Shapiro also said the ruling means Congress must push forward with its own probe of the NSA surveillance program. Last month, the Senate Judiciary Committee subpoenaed the White House and the Justice Department for documents related to the spy program.

The administration has not yet responded, and some analysts predict that it will assert executive privilege to avoid turning the documents over. Yesterday, Senate Judiciary Committee chairman Patrick Leahy , Democrat of Vermont, urged the White House to comply with the subpoenas in light of the "disappointing" appeals court decision.

"There is a dark cloud over the White House's warrantless wiretapping program," Leahy said.

The surveillance program dated to the weeks after the terrorist attacks of Sept. 11, 2001. Bush secretly signed an order directing the NSA -- an agency run by the Pentagon -- to intercept Americans' international phone calls and e-mails without warrants if it believed one of the participants was linked to terrorism.

In March 2004, the program -- whose existence was not yet public -- led to a dramatic confrontation within the administration.

A group of Justice Department attorneys had reviewed the surveillance and decided that it violated the rule of law because of the Federal Intelligence Surveillance Act. According to recent congressional testimony by former deputy attorney general James Comey, then-attorney general John Ashcroft, FBI director Robert Mueller, and other Justice officials threatened to resign because Bush reauthorized the NSA program despite the department's conclusion that it was illegal.

To avoid the spectacle of mass resignations, Bush agreed to modify the program in ways Comey did not specify.

The New York Times revealed the program's existence in a front-page article in December 2005. The Senate Judiciary Committee subsequently launched an investigation, but the White House declined to turn over information the committee wanted to see. The disclosure also prompted the ACLU to file its lawsuit.

The ACLU's clients included a group attorneys, journalists, and scholars who communicate regularly with people in the Middle East. They argued that the mere existence of the program violates their rights by making them reluctant to phone and e-mail their overseas contacts -- a chilling effect that gives them legal standing to challenge the government.

Last August, District Court Judge Anna Diggs Taylor agreed that they had standing to sue, then ruled that the program was illegal.

But the appeals court declared that the plaintiffs could not challenge the program unless they had specific evidence that the government had spied on them. The court also held that it would be impossible for the plaintiffs to obtain such evidence without forcing the government to divulge classified "state secrets," so the case must be dismissed.

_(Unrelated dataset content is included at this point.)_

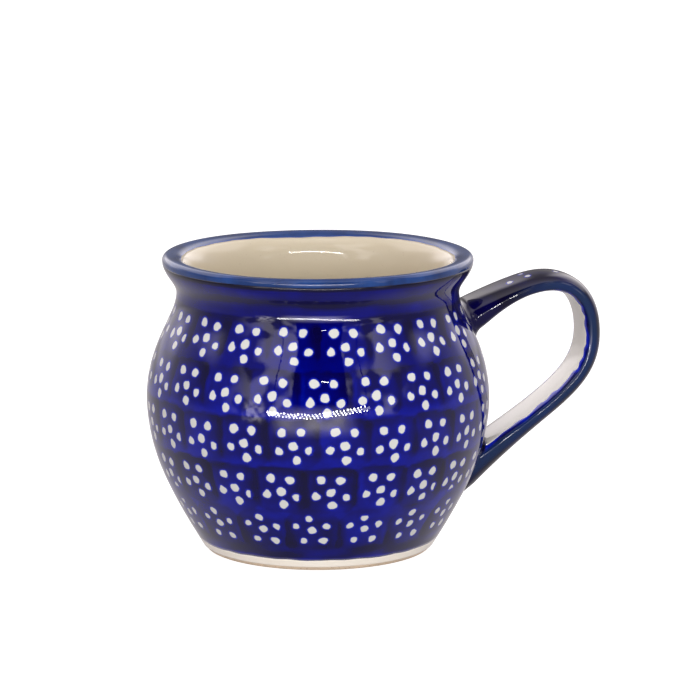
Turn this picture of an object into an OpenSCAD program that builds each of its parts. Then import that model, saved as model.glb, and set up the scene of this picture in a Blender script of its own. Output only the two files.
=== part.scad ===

The two judges in the majority were Julia Gibbons , whom Bush nominated to the bench, and Alice Batchelder , who was selected by Bush's father, former President George H.W. Bush. Appellate Judge Ronald Gilman , appointed by former President Bill Clinton , cast the dissenting vote.

The legal analysis by Taylor -- whom former President Jimmy Carter nominated to the court -- was controversial from the beginning. Many legal specialists on both sides of the NSA surveillance dispute had predicted that her judgment might not stand on appeal.

Some had also predicted that the appellate court might instead dismiss the case on the grounds that it was moot after Attorney General Alberto Gonzales announced in January 2007 that the warrantless surveillance program had been changed.

Gonzales said the administration had negotiated a complex deal with the Foreign Intelligence Surveillance Act Court, which issues warrants for wiretapping aimed at spies and terrorists under normal circumstances. The deal would bring all government surveillance under the court's oversight again, but the details of the new arrangement remain secret.

David Rivkin , a former associate White House counsel in the George H.W. Bush administration and a frequent defender of the current president's policies in the war on terrorism, called yesterday's decision "remarkably sound" and an example of courts showing "proper restraint" and deference to the executive branch.

But Georgetown law professor Martin Lederman , a frequent critic of the administration's legal theories, said that yesterday's opinion is important because "it prevents a court from ruling on the broader constitutional theories of this administration, which is unfortunate."